*PROBLEM DESCRIPTION*
In the records below, begin at the line that has "make_label()" and stop after the line that has "zip(*points))), Vector(map(max, zip(*points)))"; quote those lines verbatim and nothing more.

*DATASET ENTRIES*
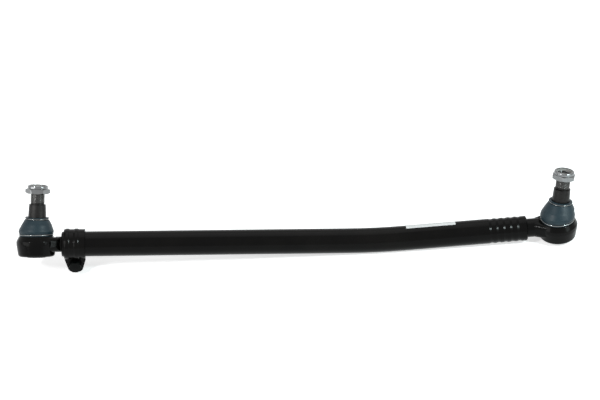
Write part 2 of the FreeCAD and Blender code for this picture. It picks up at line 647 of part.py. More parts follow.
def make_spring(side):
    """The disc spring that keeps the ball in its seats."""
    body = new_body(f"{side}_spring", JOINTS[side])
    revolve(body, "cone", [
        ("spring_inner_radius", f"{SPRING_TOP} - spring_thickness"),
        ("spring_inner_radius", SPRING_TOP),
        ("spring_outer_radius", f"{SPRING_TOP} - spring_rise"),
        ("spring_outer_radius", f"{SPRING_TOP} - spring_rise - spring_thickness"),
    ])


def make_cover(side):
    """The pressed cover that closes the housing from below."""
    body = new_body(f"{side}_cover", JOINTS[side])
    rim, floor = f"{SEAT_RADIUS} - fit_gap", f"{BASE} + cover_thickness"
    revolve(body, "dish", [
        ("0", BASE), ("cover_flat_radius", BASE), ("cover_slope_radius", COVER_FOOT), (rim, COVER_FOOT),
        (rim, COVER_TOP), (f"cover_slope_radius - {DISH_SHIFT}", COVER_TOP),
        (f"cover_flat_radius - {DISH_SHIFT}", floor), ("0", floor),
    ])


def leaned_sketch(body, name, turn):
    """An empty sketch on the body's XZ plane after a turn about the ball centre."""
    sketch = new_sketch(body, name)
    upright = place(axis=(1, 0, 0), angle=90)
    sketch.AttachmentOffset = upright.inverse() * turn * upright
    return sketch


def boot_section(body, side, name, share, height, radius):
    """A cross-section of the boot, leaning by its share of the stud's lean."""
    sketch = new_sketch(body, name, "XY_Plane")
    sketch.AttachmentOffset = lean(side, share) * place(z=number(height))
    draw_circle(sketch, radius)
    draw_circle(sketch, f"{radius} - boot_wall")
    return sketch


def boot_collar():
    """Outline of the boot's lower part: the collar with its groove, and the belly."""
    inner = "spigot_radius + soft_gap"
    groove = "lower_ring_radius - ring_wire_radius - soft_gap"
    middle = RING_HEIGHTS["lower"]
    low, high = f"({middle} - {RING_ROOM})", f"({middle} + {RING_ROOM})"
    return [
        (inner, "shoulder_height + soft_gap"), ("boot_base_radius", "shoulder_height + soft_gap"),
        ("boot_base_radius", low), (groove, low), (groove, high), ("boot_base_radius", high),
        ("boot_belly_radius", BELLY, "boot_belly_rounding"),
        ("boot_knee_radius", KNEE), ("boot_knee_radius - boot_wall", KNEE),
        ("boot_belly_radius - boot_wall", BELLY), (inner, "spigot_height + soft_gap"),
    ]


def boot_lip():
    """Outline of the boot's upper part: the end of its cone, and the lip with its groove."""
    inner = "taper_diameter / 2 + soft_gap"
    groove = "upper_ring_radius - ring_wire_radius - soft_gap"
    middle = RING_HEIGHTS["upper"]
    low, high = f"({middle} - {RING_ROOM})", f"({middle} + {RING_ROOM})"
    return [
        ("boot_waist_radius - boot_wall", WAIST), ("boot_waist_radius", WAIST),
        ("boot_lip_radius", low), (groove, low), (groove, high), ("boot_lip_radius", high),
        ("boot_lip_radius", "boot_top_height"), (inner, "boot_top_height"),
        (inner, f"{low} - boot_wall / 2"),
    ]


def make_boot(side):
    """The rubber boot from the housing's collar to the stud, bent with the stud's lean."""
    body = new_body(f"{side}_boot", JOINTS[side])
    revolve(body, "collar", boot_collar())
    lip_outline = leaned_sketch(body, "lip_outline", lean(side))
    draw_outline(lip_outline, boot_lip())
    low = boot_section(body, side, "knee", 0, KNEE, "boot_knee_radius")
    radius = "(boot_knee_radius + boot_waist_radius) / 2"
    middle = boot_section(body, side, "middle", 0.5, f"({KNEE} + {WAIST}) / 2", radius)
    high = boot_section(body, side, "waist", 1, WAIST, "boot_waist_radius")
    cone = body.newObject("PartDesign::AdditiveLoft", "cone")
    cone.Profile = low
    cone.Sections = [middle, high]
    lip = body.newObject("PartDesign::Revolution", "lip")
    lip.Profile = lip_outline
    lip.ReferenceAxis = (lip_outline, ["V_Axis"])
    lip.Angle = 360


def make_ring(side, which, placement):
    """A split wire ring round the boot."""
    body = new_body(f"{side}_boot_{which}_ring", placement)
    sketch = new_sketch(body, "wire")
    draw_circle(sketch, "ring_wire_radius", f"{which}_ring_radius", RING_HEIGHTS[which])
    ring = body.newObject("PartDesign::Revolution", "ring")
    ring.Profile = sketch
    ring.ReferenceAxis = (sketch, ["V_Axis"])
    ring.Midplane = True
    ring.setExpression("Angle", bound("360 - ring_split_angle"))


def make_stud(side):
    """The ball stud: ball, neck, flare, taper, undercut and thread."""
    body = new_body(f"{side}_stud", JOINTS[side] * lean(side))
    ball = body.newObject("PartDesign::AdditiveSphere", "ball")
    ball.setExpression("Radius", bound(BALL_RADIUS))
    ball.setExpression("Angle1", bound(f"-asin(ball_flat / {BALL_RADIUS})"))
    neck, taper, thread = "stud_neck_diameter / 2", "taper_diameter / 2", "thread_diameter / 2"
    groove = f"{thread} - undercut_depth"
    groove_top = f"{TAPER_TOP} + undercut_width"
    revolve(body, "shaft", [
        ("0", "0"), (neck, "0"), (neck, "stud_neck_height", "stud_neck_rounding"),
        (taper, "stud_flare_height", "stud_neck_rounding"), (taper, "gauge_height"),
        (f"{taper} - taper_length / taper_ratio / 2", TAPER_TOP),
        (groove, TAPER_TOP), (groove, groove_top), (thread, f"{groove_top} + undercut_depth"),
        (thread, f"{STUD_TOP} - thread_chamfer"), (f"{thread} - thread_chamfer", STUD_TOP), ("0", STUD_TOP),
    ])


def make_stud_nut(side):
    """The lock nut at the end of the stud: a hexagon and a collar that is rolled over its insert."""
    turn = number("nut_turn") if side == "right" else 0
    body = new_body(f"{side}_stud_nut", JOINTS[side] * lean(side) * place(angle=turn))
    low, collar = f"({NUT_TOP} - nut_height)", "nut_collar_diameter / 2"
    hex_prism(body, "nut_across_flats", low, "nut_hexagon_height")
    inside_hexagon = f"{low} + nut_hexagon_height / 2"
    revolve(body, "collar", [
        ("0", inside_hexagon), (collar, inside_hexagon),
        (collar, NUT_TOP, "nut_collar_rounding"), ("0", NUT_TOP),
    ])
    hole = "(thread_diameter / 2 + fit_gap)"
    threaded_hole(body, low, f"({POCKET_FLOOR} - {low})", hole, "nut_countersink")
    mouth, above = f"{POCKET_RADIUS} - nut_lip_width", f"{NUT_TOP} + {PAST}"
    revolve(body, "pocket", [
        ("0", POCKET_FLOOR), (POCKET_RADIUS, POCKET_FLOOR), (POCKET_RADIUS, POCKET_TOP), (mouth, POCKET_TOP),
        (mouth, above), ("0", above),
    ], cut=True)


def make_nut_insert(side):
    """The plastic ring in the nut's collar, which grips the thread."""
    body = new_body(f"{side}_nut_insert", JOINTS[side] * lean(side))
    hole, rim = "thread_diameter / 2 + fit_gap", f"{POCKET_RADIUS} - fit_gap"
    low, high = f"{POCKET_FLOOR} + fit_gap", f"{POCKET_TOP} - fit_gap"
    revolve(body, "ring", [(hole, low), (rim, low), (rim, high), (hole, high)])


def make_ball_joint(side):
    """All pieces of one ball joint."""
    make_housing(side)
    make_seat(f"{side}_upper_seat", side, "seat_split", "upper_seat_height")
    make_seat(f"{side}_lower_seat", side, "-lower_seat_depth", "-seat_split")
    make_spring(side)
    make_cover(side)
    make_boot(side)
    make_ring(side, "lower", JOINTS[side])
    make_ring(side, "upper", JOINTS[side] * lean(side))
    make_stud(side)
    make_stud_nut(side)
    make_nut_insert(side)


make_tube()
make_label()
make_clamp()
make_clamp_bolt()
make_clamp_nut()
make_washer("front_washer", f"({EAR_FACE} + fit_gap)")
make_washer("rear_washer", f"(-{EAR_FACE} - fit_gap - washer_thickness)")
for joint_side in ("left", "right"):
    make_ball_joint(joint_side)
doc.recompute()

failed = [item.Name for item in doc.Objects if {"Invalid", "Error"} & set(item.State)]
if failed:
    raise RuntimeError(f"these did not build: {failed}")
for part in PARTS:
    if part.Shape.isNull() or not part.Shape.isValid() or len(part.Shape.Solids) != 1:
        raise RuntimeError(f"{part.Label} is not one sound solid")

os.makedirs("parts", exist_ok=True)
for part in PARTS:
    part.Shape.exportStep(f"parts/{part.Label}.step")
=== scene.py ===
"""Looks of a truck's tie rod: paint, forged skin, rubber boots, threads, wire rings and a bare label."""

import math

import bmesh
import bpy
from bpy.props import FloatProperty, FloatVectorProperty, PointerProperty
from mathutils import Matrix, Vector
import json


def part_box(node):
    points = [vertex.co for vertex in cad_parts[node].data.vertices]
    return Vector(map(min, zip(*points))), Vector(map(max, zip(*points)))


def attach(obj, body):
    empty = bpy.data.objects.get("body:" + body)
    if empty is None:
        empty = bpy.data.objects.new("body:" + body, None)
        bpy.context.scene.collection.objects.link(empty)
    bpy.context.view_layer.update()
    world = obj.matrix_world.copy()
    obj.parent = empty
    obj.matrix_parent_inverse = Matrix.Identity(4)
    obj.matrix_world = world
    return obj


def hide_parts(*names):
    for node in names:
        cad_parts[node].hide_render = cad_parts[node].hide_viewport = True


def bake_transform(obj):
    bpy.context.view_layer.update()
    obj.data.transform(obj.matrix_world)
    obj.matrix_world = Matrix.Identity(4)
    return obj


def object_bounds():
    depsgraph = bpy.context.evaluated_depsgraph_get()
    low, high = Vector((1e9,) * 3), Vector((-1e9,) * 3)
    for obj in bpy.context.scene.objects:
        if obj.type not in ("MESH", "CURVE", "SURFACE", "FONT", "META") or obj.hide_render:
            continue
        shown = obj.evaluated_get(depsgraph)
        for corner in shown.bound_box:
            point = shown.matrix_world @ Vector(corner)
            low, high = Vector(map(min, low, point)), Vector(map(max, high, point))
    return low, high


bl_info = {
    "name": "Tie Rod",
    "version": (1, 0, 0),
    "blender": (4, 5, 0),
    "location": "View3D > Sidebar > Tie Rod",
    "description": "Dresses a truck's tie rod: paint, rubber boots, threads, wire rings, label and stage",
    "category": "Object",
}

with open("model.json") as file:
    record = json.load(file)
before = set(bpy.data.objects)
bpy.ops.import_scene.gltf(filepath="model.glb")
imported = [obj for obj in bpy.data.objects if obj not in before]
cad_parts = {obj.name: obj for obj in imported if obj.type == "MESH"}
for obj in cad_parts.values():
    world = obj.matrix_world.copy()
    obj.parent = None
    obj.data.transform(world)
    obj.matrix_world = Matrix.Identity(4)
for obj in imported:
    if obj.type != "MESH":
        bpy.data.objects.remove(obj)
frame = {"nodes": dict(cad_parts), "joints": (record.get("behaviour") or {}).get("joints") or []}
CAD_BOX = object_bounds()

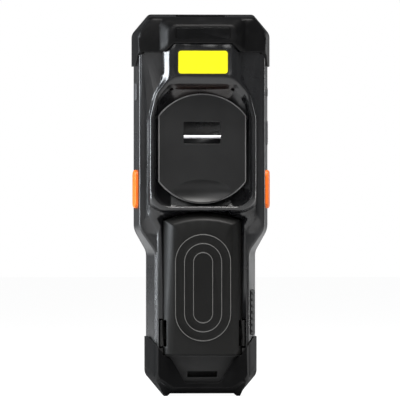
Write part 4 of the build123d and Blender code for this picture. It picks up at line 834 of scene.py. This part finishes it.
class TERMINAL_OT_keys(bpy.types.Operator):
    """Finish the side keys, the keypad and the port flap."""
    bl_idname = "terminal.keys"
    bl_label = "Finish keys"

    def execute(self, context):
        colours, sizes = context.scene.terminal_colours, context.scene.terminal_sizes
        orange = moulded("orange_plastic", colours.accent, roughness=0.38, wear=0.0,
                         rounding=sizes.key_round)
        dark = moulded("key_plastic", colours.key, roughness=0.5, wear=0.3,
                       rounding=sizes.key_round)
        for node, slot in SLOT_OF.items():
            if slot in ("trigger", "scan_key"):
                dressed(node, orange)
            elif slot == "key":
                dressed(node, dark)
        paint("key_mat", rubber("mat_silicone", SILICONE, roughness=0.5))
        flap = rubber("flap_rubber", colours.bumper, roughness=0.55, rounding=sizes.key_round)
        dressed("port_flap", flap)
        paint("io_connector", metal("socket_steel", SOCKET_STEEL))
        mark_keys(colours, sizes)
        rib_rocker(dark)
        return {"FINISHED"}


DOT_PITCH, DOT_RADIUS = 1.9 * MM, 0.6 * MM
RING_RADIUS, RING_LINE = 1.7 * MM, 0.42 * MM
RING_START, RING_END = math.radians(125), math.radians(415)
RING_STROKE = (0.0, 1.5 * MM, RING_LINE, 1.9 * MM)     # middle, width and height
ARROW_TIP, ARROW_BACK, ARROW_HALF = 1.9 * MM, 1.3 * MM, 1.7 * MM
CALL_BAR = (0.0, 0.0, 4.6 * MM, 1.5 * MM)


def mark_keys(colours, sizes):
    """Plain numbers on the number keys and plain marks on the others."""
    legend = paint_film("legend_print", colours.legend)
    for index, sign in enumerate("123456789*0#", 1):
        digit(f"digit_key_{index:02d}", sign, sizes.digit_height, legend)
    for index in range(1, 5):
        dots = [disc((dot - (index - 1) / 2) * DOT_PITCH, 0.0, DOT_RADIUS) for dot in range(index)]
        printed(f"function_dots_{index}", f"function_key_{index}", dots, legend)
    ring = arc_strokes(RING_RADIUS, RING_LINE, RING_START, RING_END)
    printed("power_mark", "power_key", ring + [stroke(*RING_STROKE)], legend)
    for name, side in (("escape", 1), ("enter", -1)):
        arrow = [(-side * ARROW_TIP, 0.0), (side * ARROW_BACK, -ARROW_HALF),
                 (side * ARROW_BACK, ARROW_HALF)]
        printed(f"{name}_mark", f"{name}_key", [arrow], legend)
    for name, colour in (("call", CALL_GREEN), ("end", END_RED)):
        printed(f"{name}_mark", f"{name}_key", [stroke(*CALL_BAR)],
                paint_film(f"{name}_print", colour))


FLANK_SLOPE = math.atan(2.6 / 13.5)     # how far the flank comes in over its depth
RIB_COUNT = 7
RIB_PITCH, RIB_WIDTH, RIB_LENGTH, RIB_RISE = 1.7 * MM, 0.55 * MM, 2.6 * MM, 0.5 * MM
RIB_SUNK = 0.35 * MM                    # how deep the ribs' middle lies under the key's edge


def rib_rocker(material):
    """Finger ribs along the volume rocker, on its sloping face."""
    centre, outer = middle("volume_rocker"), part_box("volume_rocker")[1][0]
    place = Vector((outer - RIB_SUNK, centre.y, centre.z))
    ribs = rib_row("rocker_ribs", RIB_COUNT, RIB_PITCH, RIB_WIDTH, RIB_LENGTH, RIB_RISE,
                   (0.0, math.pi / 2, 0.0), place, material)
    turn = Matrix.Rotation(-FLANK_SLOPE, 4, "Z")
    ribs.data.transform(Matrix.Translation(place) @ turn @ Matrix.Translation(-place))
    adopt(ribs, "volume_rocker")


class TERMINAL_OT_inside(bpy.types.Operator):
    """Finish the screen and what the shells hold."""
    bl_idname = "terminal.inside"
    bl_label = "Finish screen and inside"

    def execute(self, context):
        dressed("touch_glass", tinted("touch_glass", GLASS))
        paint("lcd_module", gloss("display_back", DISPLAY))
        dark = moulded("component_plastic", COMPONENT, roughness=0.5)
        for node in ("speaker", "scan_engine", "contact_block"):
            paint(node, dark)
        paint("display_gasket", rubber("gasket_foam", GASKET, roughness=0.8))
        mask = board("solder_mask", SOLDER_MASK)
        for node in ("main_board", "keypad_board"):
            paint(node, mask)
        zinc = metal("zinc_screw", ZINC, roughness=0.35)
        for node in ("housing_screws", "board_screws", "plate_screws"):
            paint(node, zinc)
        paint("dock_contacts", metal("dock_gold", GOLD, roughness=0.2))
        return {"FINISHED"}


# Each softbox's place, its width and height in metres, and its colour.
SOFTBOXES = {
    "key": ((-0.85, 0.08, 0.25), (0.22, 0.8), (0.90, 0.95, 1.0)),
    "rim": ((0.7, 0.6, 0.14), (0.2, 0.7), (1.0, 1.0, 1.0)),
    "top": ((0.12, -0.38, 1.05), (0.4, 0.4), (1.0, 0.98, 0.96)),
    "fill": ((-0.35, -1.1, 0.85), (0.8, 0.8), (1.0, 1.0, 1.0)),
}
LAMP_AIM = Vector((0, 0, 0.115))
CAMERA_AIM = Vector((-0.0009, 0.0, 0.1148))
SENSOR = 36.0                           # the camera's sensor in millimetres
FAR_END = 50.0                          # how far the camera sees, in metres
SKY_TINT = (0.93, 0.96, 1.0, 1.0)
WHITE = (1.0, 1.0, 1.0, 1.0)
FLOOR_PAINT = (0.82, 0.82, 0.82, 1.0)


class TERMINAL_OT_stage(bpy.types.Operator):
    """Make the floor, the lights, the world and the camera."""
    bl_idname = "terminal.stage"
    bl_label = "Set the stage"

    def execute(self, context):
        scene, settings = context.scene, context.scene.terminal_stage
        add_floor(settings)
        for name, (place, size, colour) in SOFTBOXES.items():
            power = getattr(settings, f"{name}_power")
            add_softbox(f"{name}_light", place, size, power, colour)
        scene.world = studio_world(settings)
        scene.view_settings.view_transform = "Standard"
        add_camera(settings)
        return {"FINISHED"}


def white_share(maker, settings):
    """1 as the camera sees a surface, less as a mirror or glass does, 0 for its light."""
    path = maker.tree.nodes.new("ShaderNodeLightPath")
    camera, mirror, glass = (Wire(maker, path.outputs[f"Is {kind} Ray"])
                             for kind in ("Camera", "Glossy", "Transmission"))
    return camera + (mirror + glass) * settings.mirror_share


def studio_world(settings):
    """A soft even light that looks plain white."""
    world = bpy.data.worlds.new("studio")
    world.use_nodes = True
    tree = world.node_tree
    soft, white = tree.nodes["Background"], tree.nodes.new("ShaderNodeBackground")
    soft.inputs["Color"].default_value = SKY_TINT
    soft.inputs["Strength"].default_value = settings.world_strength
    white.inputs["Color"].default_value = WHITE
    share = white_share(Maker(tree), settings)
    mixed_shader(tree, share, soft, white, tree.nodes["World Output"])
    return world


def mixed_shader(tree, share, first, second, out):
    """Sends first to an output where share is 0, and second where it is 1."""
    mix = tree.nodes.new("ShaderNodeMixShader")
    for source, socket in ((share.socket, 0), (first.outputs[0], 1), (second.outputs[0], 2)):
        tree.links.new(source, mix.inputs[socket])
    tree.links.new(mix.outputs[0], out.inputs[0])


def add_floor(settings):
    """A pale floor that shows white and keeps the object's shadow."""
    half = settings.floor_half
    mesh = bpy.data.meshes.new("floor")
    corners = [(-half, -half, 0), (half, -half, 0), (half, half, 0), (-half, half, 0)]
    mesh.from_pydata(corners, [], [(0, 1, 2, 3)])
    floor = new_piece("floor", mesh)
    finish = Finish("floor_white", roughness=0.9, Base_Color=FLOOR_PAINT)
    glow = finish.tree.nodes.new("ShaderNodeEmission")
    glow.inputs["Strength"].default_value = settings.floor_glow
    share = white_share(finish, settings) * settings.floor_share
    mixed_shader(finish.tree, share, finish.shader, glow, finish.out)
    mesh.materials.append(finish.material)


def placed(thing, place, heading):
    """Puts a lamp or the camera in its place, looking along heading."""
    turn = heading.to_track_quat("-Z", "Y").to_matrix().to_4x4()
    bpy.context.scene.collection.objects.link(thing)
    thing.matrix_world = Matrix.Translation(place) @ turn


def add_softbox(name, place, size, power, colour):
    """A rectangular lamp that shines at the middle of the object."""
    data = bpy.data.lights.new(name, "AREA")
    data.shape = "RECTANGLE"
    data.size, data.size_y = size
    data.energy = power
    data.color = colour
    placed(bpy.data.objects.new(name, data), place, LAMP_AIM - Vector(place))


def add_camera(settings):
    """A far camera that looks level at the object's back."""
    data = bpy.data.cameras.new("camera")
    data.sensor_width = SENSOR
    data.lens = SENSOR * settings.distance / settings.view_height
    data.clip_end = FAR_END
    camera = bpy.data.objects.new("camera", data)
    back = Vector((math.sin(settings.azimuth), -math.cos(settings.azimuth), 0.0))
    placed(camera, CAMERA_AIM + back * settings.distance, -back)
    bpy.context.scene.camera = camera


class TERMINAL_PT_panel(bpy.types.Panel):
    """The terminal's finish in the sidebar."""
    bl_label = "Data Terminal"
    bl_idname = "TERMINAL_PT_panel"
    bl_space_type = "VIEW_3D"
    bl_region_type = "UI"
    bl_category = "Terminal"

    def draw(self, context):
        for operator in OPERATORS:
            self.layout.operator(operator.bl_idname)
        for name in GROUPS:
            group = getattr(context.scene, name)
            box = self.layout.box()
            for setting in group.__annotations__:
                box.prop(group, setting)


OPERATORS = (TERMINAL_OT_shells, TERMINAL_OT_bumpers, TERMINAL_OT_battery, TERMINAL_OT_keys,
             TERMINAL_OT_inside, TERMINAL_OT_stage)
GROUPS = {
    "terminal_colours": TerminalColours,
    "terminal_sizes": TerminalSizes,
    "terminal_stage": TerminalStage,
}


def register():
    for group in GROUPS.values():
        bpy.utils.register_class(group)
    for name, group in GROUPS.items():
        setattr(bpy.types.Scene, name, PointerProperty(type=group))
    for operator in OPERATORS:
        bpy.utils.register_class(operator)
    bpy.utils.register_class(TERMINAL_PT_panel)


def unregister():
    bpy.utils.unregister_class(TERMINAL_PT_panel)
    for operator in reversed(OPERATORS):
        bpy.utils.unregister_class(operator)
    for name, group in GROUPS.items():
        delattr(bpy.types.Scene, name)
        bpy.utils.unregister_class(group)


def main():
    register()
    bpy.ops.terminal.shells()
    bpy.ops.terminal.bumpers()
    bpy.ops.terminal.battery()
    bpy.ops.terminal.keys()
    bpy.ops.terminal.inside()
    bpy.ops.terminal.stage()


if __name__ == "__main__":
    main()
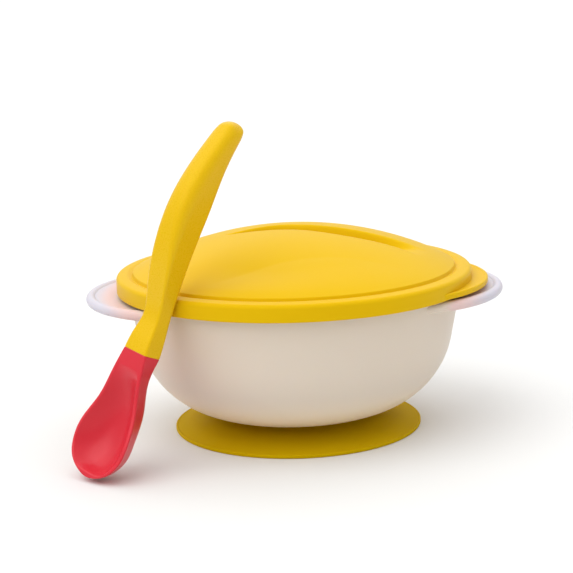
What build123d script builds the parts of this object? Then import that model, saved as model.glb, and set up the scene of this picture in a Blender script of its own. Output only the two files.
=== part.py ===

*TASK RESULT*
make_label()
make_clamp()
make_clamp_bolt()
make_clamp_nut()
make_washer("front_washer", f"({EAR_FACE} + fit_gap)")
make_washer("rear_washer", f"(-{EAR_FACE} - fit_gap - washer_thickness)")
for joint_side in ("left", "right"):
    make_ball_joint(joint_side)
doc.recompute()

failed = [item.Name for item in doc.Objects if {"Invalid", "Error"} & set(item.State)]
if failed:
    raise RuntimeError(f"these did not build: {failed}")
for part in PARTS:
    if part.Shape.isNull() or not part.Shape.isValid() or len(part.Shape.Solids) != 1:
        raise RuntimeError(f"{part.Label} is not one sound solid")

os.makedirs("parts", exist_ok=True)
for part in PARTS:
    part.Shape.exportStep(f"parts/{part.Label}.step")
=== scene.py ===
"""Looks of a truck's tie rod: paint, forged skin, rubber boots, threads, wire rings and a bare label."""

import math

import bmesh
import bpy
from bpy.props import FloatProperty, FloatVectorProperty, PointerProperty
from mathutils import Matrix, Vector
import json


def part_box(node):
    points = [vertex.co for vertex in cad_parts[node].data.vertices]
    return Vector(map(min, zip(*points))), Vector(map(max, zip(*points)))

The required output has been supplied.